Delivering two new packages every calendar quarter and assigning a major version number to each one makes it appear that Google is innovating at lightning speed while its rivals plod along. Indeed, that numbering scheme was enough to convince Mozilla to change its release schedule. Enterprise customers weren't very happy when Firefox adopted the same new-version-every-six-weeks model.

But one thing has been bugging me all year. Despite the rapidly incrementing major version numbers, Chrome doesn't really seem to have changed all that much this year. Are those formal releases really all that different? Or is Google's "innovation" really just a new form of inflation, targeting version numbers?

This morning I shared a wisecrack on Twitter that turned out to be more truthful than I realized:

chrome-versions.jpg

Indeed, the closer I look at what's really in each new Chrome release, the more I'm convinced that most of these releases are pretty minor in the grand scheme of things. The move from version 15 to 16 really does look more like a minor upgrade from 1.5 to 1.6.

That's certainly true if you look at support for HTML5 standards. Given the constant drumbeat over the importance of HTML5 to the future of the web, one would think it's a key focus for Chrome developers. And yet all that incrementing has barely made a difference in HTML5 compatibility this year, as measured by independent test sites.

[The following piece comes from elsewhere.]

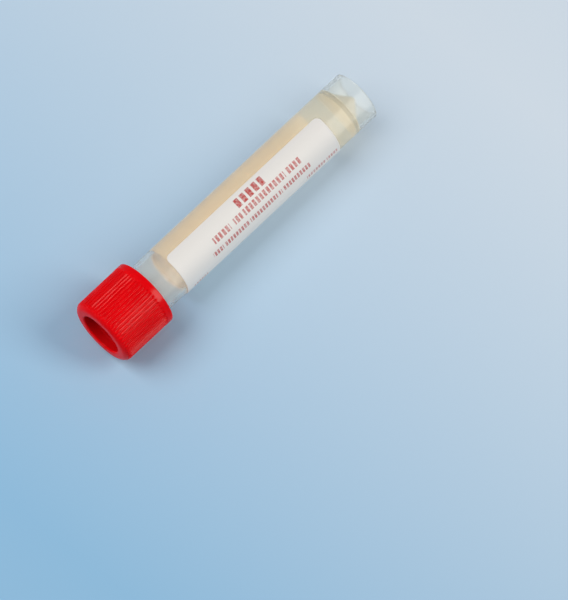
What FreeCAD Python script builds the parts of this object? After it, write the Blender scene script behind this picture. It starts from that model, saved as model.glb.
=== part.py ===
"""Capped transport tube for a specimen swab, built from its five moulded, cut and filled pieces.

The tube stands on its skirt. The origin is the centre of the skirt's rim, and +Z runs up the
tube's axis to the cap. Lengths are in millimetres and angles in degrees.
"""
import FreeCAD, Part
import math
import os

from FreeCAD import Vector

# Tube: one clear moulding, with a threaded neck, a false bottom and a skirt.
tube_dia = 12.8             # outside, from the neck down to the skirt's rim
tube_wall = 0.9
tube_height = 78.0          # from the skirt's rim to the mouth's rim
skirt_wall = 0.9
edge_break = 0.25           # bevel of the mouldings' free edges
cone_half_angle = 48.0      # false bottom, measured from the axis
cone_wall = 0.6
nose_inner_radius = 0.6     # inside of the false bottom's rounded tip
nose_lift = 1.1             # tip's outside, above the surface that the tube stands on

# Thread: a single right-hand start, moulded on the neck and inside the cap.
thread_pitch = 4.0
thread_depth = 0.7
ridge_base_width = 1.9      # along the axis, at the ridge's root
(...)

Exhibit A: The HTML5 Test site runs browsers through a battery of tests and then assigns a score to each one. A perfect score would be 450. Here's how the last six versions of Google Chrome have fared:

  • 11.0.696:     338
  • 12.0.742:     339
  • 13.0.782:     341
  • 14.0.835:     340
  • 15.0.874:     342
  • 16.0.891:     343

Those are downright microscopic changes over a period of roughly eight months, with only one or two tiny features at a time being changed. And the gap between HTML5 today and the future ideal is still massive.

Likewise, the Browserscope summary scores, which track functionality for web developers, include three versions of Chrome, 15 through 17, with identical overall scores of 87/100 for each one. On the Browserscope HTML5 2.2 test, compatibility scores actually decreased between versions 15 and 16, dropping from 332 to 317. That's the sort of thing you expect from a beta release, not from an upgrade that should be pushing standards support forward.

Looking beyond HTML5, some of the change logs for recent Chrome releases (as described in its Wikipedia page) are so thin that they make a mockery of the major version number strategy. In version 11.0.696, for example, only two additions appeared on the list: "HTML5 Speech Input API" is useful to developers but arguably a yawner for end users. The second change? An "updated icon." I would expect much more from a release that goes to 11.

spinaltap-uptoeleven.jpg

Image via Wikipedia

Some of the changes listed for this year's whole-number releases are not so much about the web as they are about Google's services. Version 13.0.782, for example, introduced Instant Pages, a feature that downloads and pre-renders the top result in a Google search—it's a variation on prefetching techniques that have been around for a long time, and only of benefit in Google searches. The other substantive change in v13 was a change to the print preview interface. Again, hardly the sort of thing that would traditionally warrant a new major version number.

And when my ZDNet colleague Steven J. Vaughan-Nichols, a longtime Google fan, reviewed Chrome version 16 today, he acknowledged: "No, there’s nothing new in capital letters in this release."  It's slower than it once was, and the flagship feature in this release, multiple user profiles, seems half-baked based on Steven's description:

[Y]ou can sync multiple users to one copy of Chrome. So, for example, you can have multiple people via their Gmail accounts, running their own Chrome settings. ...

So far, so good, but, there’s no security between logins. She can see all my settings and I can see hers. You may be OK with that, but I’m not and I can’t see it in a work environment where people share PCs.

His conclusion? "at this point I don’t see [this feature] as being that useful." In other words, perhaps it should have been released to developers and early adopters, not to the general public.

Would the Web be worse off if Google decided to call each one of those a point release or even a beta? I don't think so.

Don't get me wrong. I think Google has in general done a great job with Chrome. It's fast, it has very few compatibility problems in my experience (although I regularly hear a few screams when a new version appears in the wild). And Google has done an admirable job with its auto-update process, which seems to work well—at least for consumers. But a predictable major release cycle of every six months, with optional updates every six weeks for developers and bleeding-edge users to experiment with new stuff, would be a far more sensible approach. That approach seems to work well for the Linux community.

Perhaps Google's motive with its fast-twitch release cycle is to unnerve its competitors. It seemed to do that with Mozilla, which is struggling to keep that pace. So far Microsoft hasn't taken the bait. It's still sticking with its annual release cycle, although it has moved to automatic updates in an effort to forcibly drag diehard IE6 and IE7 users into more modern browsers.